- Bereich 3: Sozialer Gehalt der Form, Formen des Sozialen
-
Die erwähnte Überschreitung von im engeren Sinne ästhetischen Formbegriffen auf Prozesse kultureller Semiose beruht auf der Einsicht, dass kulturelle Genese immer die Hervorbringung ›geformter Welt‹ ist. Anders als in den Formbeschreibungen, wie sie etwa in den 1950er und 60er Jahren aus dem Geist einer Formimmanenz des Ästhetischen versucht und – wie etwa in der Schule Günther Müllers – in morphologisch-organologischen Begriffstraditionen verankert wurden, können Ästhetisches und Soziales heute nicht mehr als getrennte Phänomene betrachtet werden. Diese Einsicht bewegt bereits die sogenannten ›ersten Kulturwissenschaften‹ (wie die Georg Simmels oder Ernst Cassirers). Dort wurde bereits deutlich, dass der Begriff der Form die Besinnung auf ästhetische Sachverhalte ebenso anleitet wie das Verständnis der Genese sozialer Ordnungen, Vergesellschaftungsformen und Institutionen. Dabei ermöglicht das Zusammenspiel von ästhetischen und sozialen Implikationen der Form eine doppelte Fragerichtung. Zu fragen ist zum einen, welcher soziale ›Gehalt‹ in ästhetischen Formen artikuliert wird – etwa dort, wo fiktionale und experimentelle Szenarien im Sinne der Nicht-Vorhersagbarkeit sozialer Ereignisse gefasst oder ästhetische Probleme der Komplexitätsreduktion als welthaltige Formen sozialer Komplexitätsverarbeitung im Ganzen gedacht werden. Auch literarisch-kulturelle Institutionen wie etwa Museen sind dadurch, dass sie im Kontext zeichen-, symbol- und ritualtheoretischen Prämissen geradezu ›formalistisch‹ beschrieben werden können, als kulturelle Form der Dinge, als Ort und Produkt ihrer Anordnung, reformulierbar.

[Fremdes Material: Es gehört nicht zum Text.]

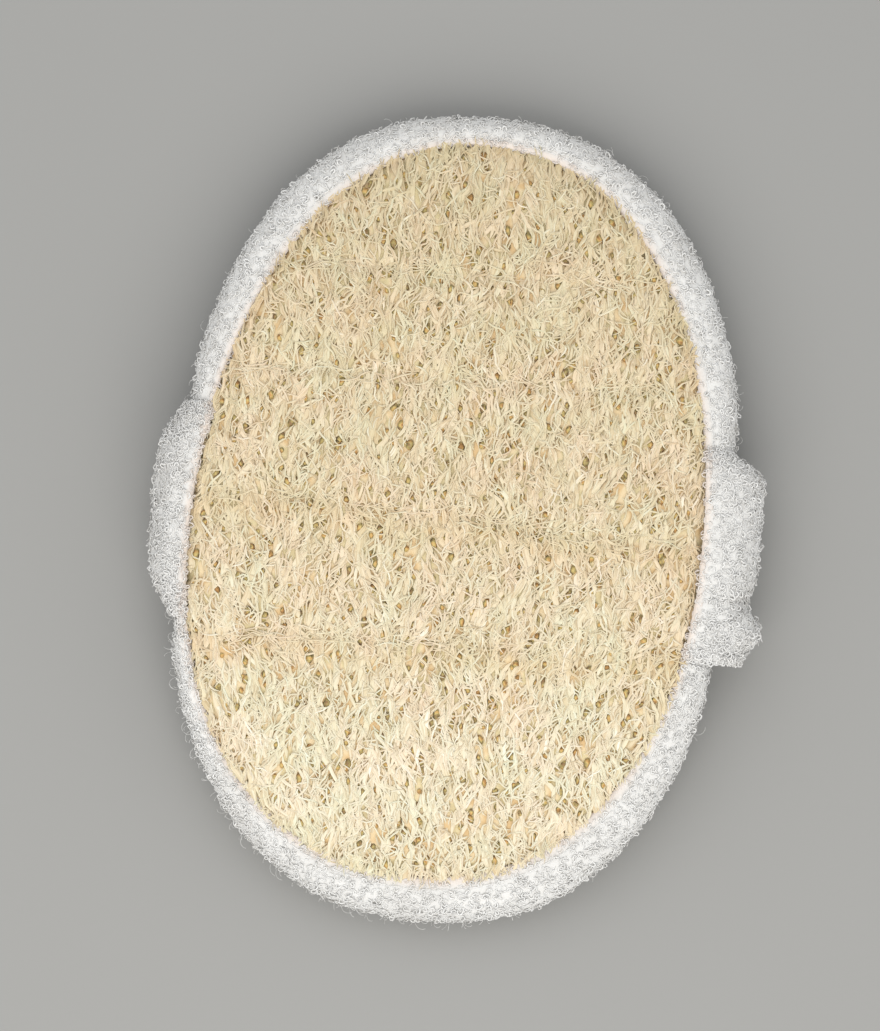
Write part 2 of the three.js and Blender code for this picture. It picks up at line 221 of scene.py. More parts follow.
def soft_noise(x, y, size_x, size_y, seed):
    """Smooth random waves from -1 to 1, with bumps of the given sizes."""
    cells = 128
    grid = np.random.default_rng(seed).uniform(-1, 1, (cells, cells))
    u, v = x / size_x, y / size_y
    i, j = np.floor(u).astype(int), np.floor(v).astype(int)
    fu, fv = smoothstep(u - i, 0, 1), smoothstep(v - j, 0, 1)

    def along_row(j):
        return grid[i % cells, j % cells] * (1 - fu) + grid[(i + 1) % cells, j % cells] * fu
    return along_row(j) * (1 - fv) + along_row(j + 1) * fv


def from_crease(x, y, place, slant):
    """How far a place is from a crease's wavering line, along the pad."""
    return y - place - slant * x - CREASE_WAVER * soft_noise(x, 0 * x, 9, 9, 5)


def crown_height(x, y):
    """The height of the loofah's face, creased across where it was folded."""
    share = np.minimum(seam_share(x, y), 1)
    shoulder = (1 - share ** SHOULDER_REACH) ** SHOULDER_STEEPNESS
    shoulder = SHOULDER_AT_SEAM + (1 - SHOULDER_AT_SEAM) * shoulder
    lift = LOOFAH_CROWN + 0.3 * soft_noise(x, y, 17, 21, 3)
    for place, slant in CREASES:
        lift = lift - CREASE_DEPTH * bell(from_crease(x, y, place, slant), CREASE_WIDTH)
    return FLANGE_TOP + shoulder * lift


# Meshes


def new_piece(name, points, faces, finish, slot, smooth=True, **values):
    """A piece of the pad: points in mm, faces as arrays of corners, and values or vectors
    per point."""
    mesh = bpy.data.meshes.new(name)
    corners = np.concatenate([np.ravel(f) for f in faces])
    sizes = np.concatenate([np.full(len(f), f.shape[1]) for f in faces])
    starts = np.concatenate([[0], np.cumsum(sizes)[:-1]])
    places = (points + [*PAD_CENTRE, 0]) * MM
    mesh.vertices.add(len(points))
    mesh.vertices.foreach_set("co", np.ravel(places).astype(np.float32))
    mesh.loops.add(len(corners))
    mesh.loops.foreach_set("vertex_index", corners.astype(np.int32))
    mesh.polygons.add(len(sizes))
    mesh.polygons.foreach_set("loop_start", starts.astype(np.int32))
    mesh.polygons.foreach_set("use_smooth", np.full(len(sizes), smooth))
    mesh.update(calc_edges=True)
    for value_name, value in values.items():
        kind, field = ("FLOAT", "value") if np.ndim(value) == 1 else ("FLOAT_VECTOR", "vector")
        attribute = mesh.attributes.new(value_name, kind, "POINT")
        attribute.data.foreach_set(field, np.ravel(value).astype(np.float32))
    mesh.materials.append(finish)
    piece = bpy.data.objects.new(name, mesh)
    bpy.context.scene.collection.objects.link(piece)
    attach(piece, "root")
    return piece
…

In Gegenrichtung wäre nach den ästhetischen, formalen und imaginären Prämissen des Sozialen zu fragen. Weite Teile der mittelalterlichen ›Literatur‹ sind der rituellen Profilierung und geradezu theatralen ›Vorführung‹ sozialer Verhaltensweisen gewidmet, deren Artifizialität ebenso formgeneriert ist wie sie sozialkonstitutive Bedeutung hat; Formen sind hier – bis weit in die frühe Neuzeit hinein – nichts, was von den Konstitutionsprozessen des Sozialen abgetrennt wäre, sondern eminente Voraussetzungen für soziale Ordnungen und ihre Inklusionslogiken. Nicht zuletzt ist der Inbegriff des modernen Sozialen – die Institution – genetisch gesehen aus Implikationen der Formgebung und der ästhetischen Form geboren. Formen sind Institutionen aber auch, weil sie Grenzen, Zäsuren, Unterbrechungen in die Dynamik sozialer Verhandlungen und Konflikte eintragen und damit Agenturen bilden, die soziales Geschehen in einem abstrakten Sinne unterbinden, stillstellen, unterbrechen, aber auch moderieren bzw. Übergänge von einem zum anderen herstellen.